→ Exercise brief: Reproduce all lines of the listing below in which the word "shows" occurs.
=-=-=
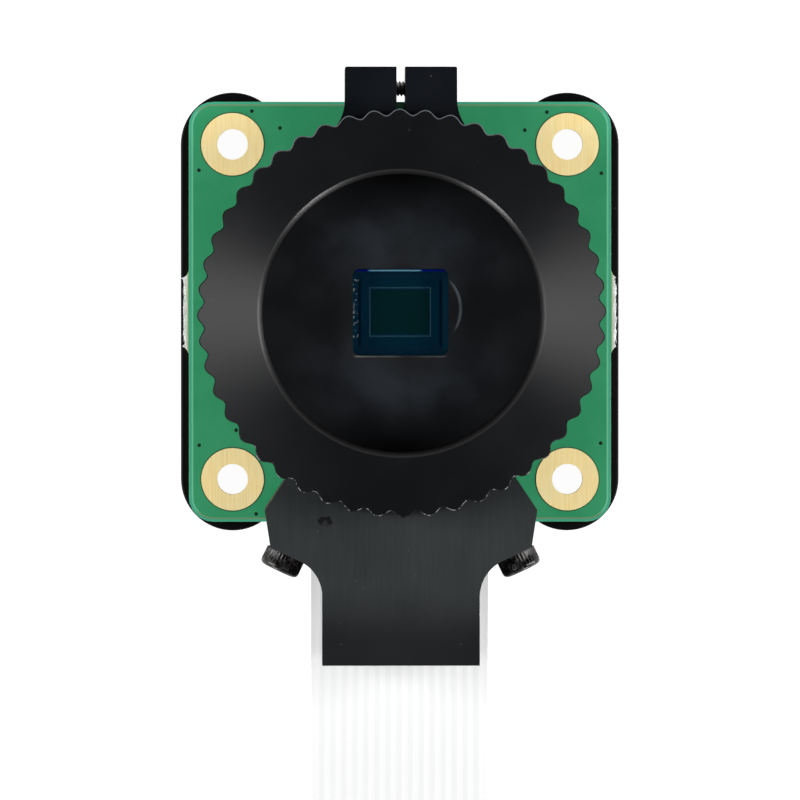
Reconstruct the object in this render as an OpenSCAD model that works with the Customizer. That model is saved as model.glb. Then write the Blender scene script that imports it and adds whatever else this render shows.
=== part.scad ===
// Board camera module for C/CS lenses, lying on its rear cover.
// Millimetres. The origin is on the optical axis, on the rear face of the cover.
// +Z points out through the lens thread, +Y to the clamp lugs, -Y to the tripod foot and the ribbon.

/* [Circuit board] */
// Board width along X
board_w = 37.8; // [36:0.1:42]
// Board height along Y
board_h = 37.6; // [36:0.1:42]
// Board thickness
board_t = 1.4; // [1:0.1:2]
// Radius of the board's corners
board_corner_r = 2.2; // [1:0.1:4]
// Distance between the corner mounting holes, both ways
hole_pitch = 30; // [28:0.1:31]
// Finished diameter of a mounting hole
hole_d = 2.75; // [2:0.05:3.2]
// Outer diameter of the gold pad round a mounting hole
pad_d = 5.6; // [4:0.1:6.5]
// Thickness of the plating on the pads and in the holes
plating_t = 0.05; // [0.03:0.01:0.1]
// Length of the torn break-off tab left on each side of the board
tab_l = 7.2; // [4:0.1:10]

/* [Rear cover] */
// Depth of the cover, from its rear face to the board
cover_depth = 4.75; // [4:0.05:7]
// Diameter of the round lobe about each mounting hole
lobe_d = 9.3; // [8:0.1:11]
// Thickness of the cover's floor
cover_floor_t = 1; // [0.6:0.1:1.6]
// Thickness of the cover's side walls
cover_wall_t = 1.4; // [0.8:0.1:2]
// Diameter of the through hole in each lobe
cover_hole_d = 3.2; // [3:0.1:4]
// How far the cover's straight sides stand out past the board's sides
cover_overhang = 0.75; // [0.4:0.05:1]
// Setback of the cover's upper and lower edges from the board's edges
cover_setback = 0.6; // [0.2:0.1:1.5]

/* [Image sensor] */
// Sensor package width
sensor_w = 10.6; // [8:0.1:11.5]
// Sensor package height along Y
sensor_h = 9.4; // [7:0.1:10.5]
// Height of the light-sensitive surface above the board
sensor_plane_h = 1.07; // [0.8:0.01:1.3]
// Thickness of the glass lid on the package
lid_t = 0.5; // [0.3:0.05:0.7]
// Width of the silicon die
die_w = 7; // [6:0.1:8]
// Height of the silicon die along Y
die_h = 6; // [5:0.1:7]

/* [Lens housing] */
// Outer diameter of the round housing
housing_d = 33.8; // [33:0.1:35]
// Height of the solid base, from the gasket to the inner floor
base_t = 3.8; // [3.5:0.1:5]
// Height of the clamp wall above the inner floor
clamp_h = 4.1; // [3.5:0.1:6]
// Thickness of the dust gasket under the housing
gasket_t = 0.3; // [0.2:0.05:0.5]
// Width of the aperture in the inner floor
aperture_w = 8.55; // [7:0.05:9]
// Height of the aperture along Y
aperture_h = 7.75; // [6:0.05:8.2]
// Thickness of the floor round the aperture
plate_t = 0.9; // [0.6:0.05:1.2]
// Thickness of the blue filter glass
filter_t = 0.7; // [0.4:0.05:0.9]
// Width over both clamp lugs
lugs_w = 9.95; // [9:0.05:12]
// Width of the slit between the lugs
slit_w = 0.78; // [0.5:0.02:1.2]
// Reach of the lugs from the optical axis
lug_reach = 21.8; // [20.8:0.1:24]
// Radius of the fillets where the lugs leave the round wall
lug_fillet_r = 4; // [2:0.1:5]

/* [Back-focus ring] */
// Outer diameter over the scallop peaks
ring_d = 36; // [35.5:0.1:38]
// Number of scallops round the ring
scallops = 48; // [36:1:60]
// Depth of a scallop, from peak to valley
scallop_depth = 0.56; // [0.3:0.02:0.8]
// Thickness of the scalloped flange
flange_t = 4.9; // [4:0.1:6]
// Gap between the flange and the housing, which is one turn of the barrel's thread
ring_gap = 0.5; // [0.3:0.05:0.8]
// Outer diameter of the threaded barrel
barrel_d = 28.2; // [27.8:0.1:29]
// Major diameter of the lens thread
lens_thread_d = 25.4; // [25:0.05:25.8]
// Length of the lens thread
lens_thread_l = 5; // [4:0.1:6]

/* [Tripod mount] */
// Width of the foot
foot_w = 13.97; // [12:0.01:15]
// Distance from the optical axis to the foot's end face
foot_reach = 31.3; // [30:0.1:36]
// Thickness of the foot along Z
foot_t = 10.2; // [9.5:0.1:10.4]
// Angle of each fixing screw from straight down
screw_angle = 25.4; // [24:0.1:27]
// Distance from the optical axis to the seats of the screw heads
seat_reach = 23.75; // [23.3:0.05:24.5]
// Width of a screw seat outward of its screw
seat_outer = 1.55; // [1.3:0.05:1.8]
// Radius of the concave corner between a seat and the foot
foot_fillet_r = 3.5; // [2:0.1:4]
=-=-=
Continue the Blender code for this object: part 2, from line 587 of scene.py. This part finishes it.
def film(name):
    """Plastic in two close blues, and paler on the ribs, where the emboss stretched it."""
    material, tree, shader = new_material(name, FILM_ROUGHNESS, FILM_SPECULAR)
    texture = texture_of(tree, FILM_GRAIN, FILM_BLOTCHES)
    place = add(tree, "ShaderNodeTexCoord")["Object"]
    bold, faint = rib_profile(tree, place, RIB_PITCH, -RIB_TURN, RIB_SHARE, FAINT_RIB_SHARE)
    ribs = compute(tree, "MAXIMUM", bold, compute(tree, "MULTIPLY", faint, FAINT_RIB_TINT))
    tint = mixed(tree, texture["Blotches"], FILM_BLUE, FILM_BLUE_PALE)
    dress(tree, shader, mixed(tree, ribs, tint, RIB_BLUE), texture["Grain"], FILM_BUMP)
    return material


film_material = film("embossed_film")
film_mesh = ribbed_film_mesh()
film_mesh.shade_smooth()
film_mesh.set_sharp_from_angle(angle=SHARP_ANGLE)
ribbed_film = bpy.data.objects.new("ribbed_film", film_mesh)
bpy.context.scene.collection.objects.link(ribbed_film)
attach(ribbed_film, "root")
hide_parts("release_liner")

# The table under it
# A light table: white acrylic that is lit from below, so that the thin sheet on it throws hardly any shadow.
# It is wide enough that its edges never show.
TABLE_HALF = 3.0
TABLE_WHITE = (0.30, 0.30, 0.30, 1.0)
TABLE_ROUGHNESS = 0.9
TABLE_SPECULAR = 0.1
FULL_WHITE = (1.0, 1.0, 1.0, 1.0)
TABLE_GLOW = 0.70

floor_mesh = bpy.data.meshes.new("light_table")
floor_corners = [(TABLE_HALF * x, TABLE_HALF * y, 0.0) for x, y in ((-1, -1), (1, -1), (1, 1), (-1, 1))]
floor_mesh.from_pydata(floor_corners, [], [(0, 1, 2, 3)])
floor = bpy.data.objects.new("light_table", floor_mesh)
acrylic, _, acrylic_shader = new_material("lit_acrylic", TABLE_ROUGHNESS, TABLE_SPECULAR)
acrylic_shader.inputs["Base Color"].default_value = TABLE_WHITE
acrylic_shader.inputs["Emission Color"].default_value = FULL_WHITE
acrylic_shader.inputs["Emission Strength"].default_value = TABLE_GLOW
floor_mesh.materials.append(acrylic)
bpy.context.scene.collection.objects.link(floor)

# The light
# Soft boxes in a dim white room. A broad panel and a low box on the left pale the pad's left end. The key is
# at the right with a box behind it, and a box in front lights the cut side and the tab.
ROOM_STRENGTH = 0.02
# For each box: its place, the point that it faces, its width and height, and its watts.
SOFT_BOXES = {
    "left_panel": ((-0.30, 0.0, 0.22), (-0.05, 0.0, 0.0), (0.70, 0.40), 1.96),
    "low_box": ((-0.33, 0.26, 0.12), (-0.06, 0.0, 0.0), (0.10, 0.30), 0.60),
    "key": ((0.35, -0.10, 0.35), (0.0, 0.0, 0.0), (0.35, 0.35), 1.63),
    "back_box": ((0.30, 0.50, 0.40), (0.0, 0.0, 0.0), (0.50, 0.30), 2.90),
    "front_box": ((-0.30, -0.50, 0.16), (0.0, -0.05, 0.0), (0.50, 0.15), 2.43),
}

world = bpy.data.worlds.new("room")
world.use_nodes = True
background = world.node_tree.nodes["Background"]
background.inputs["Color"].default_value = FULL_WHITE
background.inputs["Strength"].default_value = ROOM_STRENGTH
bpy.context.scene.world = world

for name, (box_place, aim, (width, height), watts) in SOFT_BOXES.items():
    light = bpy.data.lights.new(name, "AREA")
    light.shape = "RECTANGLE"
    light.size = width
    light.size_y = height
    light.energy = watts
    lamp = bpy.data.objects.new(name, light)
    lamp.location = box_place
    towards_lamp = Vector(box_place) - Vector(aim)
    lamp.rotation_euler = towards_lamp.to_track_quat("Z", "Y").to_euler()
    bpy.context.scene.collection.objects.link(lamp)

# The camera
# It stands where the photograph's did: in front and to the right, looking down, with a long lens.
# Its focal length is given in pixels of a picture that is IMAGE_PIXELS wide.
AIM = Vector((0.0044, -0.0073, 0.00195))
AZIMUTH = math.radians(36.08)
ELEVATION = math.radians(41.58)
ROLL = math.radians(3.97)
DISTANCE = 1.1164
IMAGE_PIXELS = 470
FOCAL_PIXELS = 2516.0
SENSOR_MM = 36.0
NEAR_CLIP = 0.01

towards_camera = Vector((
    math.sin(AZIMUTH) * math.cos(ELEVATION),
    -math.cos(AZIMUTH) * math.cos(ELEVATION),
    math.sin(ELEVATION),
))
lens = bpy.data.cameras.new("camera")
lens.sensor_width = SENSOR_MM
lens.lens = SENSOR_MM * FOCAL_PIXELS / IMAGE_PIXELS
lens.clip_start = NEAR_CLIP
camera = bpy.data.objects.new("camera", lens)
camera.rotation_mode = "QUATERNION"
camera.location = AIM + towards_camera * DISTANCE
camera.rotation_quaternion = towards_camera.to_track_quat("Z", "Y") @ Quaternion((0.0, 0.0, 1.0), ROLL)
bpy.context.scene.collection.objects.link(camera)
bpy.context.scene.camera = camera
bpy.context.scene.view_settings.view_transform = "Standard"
=-=-=
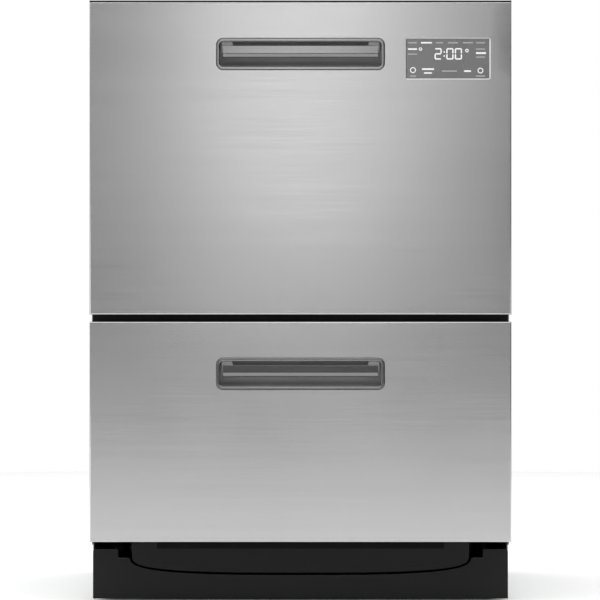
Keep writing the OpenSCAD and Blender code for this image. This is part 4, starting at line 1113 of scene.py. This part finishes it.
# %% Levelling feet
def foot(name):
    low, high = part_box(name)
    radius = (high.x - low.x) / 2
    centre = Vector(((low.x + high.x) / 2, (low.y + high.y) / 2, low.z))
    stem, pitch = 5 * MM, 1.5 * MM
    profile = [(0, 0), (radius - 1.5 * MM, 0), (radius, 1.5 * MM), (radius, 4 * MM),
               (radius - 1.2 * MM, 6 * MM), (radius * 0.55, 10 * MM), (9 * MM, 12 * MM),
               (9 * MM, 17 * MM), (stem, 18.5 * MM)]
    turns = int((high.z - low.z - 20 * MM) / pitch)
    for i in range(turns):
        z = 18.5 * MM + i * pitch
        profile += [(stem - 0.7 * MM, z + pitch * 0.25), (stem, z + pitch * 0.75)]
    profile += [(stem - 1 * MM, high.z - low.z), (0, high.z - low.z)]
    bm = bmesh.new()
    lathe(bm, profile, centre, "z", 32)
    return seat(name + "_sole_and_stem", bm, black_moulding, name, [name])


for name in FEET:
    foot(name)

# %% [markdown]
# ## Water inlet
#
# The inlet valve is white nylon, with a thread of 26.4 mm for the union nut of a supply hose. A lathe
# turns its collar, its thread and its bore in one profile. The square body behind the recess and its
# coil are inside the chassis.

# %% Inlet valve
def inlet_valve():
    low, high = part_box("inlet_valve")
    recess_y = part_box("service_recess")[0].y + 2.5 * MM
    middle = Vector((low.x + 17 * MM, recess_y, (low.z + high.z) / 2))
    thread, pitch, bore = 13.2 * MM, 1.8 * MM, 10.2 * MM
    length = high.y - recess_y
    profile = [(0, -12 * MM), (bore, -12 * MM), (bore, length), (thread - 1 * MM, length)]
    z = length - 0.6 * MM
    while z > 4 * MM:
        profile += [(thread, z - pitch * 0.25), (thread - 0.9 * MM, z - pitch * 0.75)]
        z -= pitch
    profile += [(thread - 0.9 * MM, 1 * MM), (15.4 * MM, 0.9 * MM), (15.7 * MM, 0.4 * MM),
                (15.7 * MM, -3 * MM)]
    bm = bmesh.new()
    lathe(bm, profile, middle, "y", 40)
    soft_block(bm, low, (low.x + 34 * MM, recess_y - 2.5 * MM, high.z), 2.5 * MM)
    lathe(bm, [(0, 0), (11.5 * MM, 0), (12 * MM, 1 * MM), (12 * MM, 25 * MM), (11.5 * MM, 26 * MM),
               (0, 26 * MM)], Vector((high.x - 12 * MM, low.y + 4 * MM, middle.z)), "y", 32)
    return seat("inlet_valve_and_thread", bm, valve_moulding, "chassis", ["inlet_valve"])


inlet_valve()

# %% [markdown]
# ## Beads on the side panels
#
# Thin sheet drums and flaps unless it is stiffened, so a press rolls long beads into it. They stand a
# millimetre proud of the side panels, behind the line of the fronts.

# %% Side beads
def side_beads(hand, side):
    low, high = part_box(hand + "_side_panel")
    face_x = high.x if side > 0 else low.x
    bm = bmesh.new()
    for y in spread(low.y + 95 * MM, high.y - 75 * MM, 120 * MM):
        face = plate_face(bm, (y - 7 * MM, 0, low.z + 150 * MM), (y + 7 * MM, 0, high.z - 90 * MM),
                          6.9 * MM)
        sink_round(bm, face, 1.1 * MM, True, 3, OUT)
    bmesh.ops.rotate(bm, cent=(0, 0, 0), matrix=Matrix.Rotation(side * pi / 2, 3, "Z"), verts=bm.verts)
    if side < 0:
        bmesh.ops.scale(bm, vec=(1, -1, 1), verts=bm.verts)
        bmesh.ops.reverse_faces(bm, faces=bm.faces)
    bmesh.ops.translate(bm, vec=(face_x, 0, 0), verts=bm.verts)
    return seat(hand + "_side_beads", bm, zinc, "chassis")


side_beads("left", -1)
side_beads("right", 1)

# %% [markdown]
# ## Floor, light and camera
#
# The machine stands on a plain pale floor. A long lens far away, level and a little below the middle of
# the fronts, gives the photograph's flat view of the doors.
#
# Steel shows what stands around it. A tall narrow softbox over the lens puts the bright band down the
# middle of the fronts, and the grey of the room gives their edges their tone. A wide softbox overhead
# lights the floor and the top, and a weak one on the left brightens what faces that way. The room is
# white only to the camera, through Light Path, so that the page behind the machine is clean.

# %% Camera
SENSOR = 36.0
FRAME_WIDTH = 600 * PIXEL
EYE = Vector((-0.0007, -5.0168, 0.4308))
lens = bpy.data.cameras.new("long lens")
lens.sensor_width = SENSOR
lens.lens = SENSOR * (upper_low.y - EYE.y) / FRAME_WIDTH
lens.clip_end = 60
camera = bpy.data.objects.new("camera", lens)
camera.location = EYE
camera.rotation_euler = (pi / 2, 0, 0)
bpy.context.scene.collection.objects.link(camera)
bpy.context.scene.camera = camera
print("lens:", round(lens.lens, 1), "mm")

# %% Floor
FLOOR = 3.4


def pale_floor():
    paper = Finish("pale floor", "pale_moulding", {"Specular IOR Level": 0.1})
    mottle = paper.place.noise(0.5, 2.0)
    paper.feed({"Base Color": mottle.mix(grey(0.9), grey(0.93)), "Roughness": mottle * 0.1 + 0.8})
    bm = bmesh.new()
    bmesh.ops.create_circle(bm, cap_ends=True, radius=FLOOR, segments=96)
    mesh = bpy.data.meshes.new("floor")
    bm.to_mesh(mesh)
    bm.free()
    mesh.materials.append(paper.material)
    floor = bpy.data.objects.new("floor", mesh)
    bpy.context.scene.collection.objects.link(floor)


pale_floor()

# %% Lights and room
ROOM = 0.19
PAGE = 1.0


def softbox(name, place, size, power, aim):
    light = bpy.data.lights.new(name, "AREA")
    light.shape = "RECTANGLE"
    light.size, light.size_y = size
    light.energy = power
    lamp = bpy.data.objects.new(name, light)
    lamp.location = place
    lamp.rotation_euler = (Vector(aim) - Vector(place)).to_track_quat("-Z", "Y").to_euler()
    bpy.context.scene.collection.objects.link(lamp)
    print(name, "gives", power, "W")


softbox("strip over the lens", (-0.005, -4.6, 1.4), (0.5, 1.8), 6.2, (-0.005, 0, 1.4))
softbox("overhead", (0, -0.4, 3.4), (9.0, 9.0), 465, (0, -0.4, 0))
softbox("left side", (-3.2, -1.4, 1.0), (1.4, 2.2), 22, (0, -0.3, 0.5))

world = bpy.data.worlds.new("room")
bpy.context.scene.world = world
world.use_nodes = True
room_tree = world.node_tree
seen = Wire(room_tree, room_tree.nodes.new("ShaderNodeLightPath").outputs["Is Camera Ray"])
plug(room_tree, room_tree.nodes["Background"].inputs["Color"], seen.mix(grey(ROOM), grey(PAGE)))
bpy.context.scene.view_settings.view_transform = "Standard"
=-=-=
→ Output of the exercise:
Reconstruct the object in this render as an OpenSCAD model that works with the Customizer. That model is saved as model.glb. Then write the Blender scene script that imports it and adds whatever else this render shows.
# Steel shows what stands around it. A tall narrow softbox over the lens puts the bright band down the